- _What to do_
Please repeat, exactly and with nothing added, the lines running from the line that contains "addMesh('clasp_ring', looseRing(), polishedGold);" to the line that contains "cad_parts[node].hide_render = cad_parts[node].hide_viewport", both lines included.
[BEGIN]
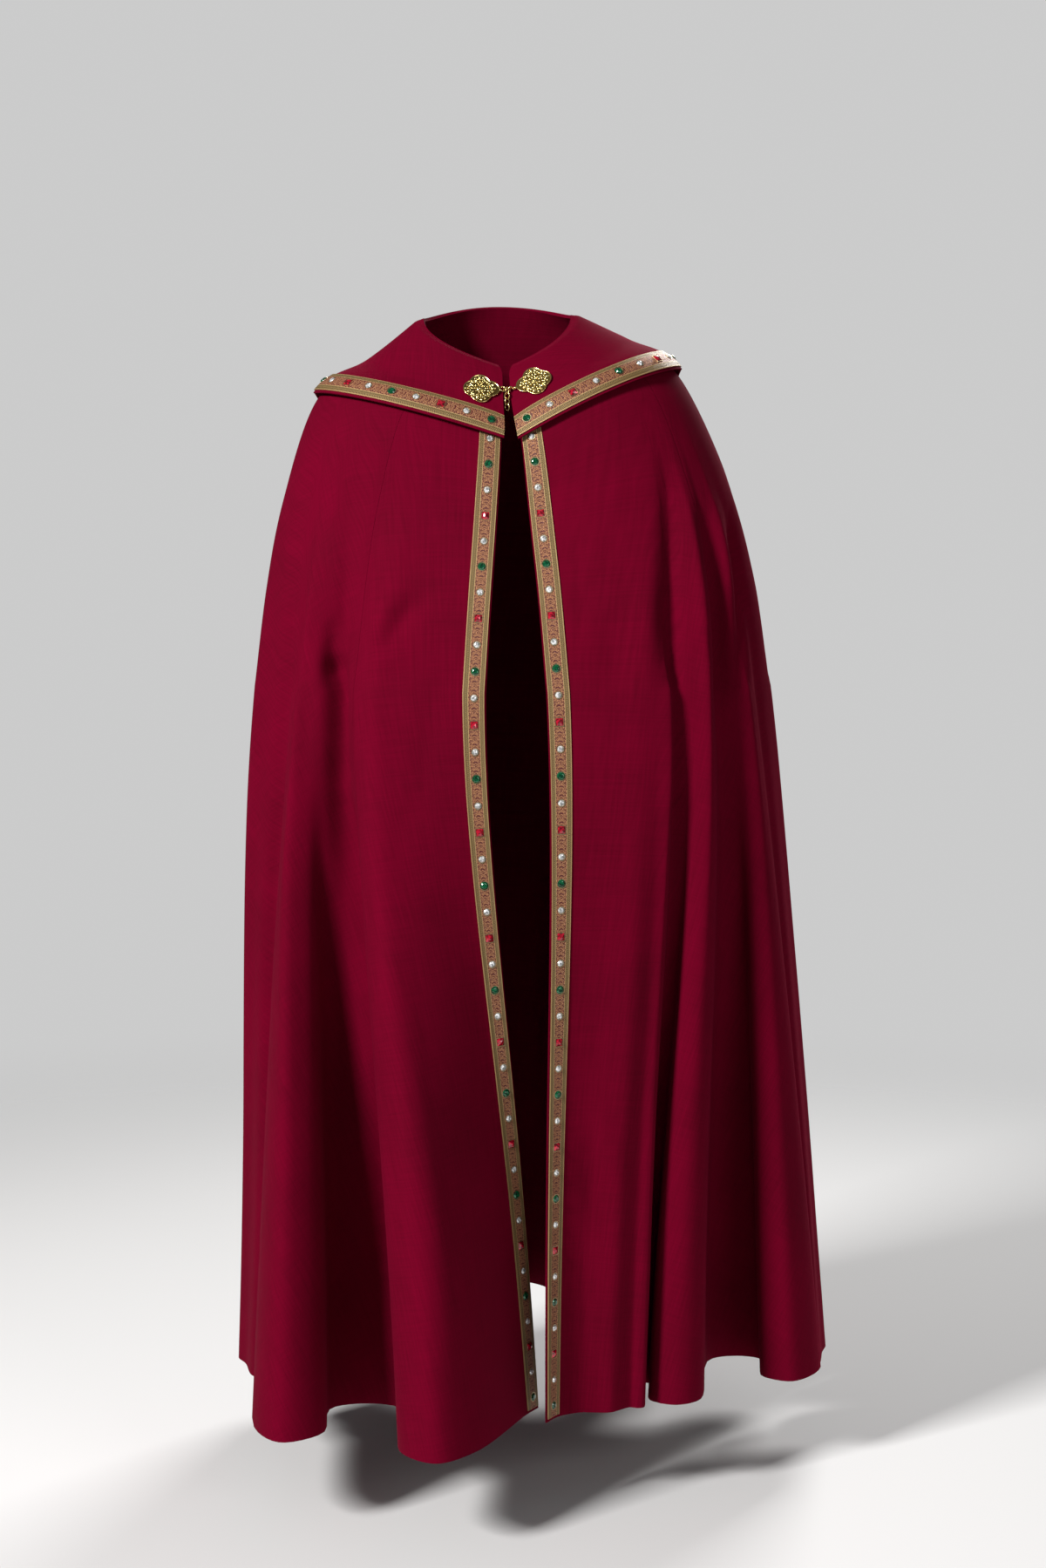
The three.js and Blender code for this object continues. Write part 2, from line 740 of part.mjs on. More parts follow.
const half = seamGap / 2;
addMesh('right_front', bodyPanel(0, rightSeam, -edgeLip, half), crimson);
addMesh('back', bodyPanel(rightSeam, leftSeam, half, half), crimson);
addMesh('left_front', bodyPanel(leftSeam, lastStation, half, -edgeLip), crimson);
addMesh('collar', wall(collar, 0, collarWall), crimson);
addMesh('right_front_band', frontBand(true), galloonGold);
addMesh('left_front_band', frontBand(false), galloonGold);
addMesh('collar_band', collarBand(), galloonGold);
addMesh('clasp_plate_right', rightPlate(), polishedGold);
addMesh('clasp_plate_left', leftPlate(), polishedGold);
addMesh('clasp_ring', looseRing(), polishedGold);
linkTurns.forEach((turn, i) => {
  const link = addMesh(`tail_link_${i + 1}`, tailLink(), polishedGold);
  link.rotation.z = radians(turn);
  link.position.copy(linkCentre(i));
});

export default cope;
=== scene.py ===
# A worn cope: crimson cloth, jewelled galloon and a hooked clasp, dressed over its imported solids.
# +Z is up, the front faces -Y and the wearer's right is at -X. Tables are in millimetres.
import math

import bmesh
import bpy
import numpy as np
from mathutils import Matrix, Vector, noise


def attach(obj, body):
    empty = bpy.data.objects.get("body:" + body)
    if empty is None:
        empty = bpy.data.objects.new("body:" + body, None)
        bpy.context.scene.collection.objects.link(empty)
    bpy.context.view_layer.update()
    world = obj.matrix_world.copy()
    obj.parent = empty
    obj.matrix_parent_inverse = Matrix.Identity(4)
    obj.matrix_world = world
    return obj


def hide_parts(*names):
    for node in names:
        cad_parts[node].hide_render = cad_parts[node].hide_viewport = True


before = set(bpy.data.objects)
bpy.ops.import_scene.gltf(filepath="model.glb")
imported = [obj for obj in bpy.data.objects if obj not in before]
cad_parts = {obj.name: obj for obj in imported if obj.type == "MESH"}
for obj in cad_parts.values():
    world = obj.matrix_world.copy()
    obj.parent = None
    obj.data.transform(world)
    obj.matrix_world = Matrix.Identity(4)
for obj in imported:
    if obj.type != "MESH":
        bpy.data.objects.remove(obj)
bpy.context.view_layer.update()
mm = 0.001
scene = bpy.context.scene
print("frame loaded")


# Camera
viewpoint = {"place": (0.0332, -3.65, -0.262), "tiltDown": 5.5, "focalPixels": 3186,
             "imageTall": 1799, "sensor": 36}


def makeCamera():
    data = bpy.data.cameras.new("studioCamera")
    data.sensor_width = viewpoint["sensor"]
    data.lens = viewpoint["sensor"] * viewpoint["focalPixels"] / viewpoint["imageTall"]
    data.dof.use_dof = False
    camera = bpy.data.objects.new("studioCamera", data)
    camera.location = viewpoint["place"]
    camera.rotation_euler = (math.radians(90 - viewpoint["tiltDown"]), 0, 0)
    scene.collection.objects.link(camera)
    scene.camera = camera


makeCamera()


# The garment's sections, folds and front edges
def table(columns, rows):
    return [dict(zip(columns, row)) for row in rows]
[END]
- _Result of this task_
addMesh('clasp_ring', looseRing(), polishedGold);
linkTurns.forEach((turn, i) => {
  const link = addMesh(`tail_link_${i + 1}`, tailLink(), polishedGold);
  link.rotation.z = radians(turn);
  link.position.copy(linkCentre(i));
});

export default cope;
=== scene.py ===
# A worn cope: crimson cloth, jewelled galloon and a hooked clasp, dressed over its imported solids.
# +Z is up, the front faces -Y and the wearer's right is at -X. Tables are in millimetres.
import math

import bmesh
import bpy
import numpy as np
from mathutils import Matrix, Vector, noise


def attach(obj, body):
    empty = bpy.data.objects.get("body:" + body)
    if empty is None:
        empty = bpy.data.objects.new("body:" + body, None)
        bpy.context.scene.collection.objects.link(empty)
    bpy.context.view_layer.update()
    world = obj.matrix_world.copy()
    obj.parent = empty
    obj.matrix_parent_inverse = Matrix.Identity(4)
    obj.matrix_world = world
    return obj


def hide_parts(*names):
    for node in names:
        cad_parts[node].hide_render = cad_parts[node].hide_viewport = True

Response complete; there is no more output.